It is a new semester of school. I’ve been experimenting with different ways to synchronize my school files. This solution needs to be cross platform (OSX, Win & Debian/Ubuntu), it should also not require root so I can grab my files from any workstation. I started years ago with Dropbox. Then moved to Bittorrent Sync when I got an alpha invite to it because I loved how they provide servers to break through firewalls but the sync system is still decentralized, instead of centralized server my data was replicated on many computers when I got home.

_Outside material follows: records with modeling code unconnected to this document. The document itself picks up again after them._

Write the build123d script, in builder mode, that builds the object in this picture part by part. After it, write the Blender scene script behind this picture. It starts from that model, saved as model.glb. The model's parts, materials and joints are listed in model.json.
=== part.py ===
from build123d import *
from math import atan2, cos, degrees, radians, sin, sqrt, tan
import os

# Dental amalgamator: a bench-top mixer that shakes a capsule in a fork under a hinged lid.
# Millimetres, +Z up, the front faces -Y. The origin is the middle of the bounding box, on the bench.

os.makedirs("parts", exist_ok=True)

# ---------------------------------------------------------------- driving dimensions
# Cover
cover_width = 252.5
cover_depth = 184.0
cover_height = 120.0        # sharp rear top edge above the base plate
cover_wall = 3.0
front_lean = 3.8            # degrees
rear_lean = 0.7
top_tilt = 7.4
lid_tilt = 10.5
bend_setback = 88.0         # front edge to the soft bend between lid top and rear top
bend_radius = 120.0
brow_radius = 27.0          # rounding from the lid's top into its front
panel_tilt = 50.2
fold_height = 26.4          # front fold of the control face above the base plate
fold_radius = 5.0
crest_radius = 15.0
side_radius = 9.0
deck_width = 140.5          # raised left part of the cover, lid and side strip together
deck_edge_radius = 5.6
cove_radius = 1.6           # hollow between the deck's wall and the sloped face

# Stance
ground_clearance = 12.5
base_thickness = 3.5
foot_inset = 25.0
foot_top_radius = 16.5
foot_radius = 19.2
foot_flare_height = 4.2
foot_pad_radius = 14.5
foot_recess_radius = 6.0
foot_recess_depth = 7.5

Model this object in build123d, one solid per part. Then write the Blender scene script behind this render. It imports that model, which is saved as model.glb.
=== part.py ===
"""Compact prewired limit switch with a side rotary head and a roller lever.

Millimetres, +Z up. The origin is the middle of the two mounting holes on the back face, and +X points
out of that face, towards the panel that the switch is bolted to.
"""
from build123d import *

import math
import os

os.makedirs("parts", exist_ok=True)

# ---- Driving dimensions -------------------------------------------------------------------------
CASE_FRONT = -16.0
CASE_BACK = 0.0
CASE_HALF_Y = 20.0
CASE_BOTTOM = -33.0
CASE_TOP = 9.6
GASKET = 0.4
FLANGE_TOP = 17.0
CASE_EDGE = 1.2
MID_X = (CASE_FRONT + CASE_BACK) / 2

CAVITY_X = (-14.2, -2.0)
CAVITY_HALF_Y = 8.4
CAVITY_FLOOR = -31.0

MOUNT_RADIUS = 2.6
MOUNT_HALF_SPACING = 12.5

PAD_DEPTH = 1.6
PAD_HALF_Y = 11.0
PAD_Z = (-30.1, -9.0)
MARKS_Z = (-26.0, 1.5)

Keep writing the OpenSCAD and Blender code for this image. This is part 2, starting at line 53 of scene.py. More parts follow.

A problem with Bittorrent Sync is I lost the ability to go back in time and recover deleted or overwritten files. Also I had been hoping Bittorrent Sync would be open sourced but it never was which caused me to look for a more open source solution. Last semester I used a private Github repository (Github gives students free private repositories) by way of Sparkleshare to sync files. This worked very well but it got me wondering why I was using a “private” repository when I really should we encrypting my data and just using the server as dumb file storage.
This semester I aimed to find a solution that combined all these requirements: cross platform, doesn’t require superuser, open source & pre-internet encryption. My school provides us with 50 gigabytes on Box.com, that would be my preferred way to store data. Box.com has a Mac, Windows and Web client as well as access via FTPS and WebDAV. I decided to use the WebDAV interface to access it via Linux. This has a 50 meg individual file size limit so that might run into in future.
For pre-internet encryption I settled on alpha (beware!) software called Syncany. This software provides the layer of encryption to translate unencrypted files on your computer to encrypted files on the server and keeps them both in sync. It has different modules, on Windows I used the “local” plugin and Box.com sync software to locally decrypt the Box.com sync folder. On linux I use the WebDAV plugin so it can directly connect to Box.com instead of having an encrypted copy locally.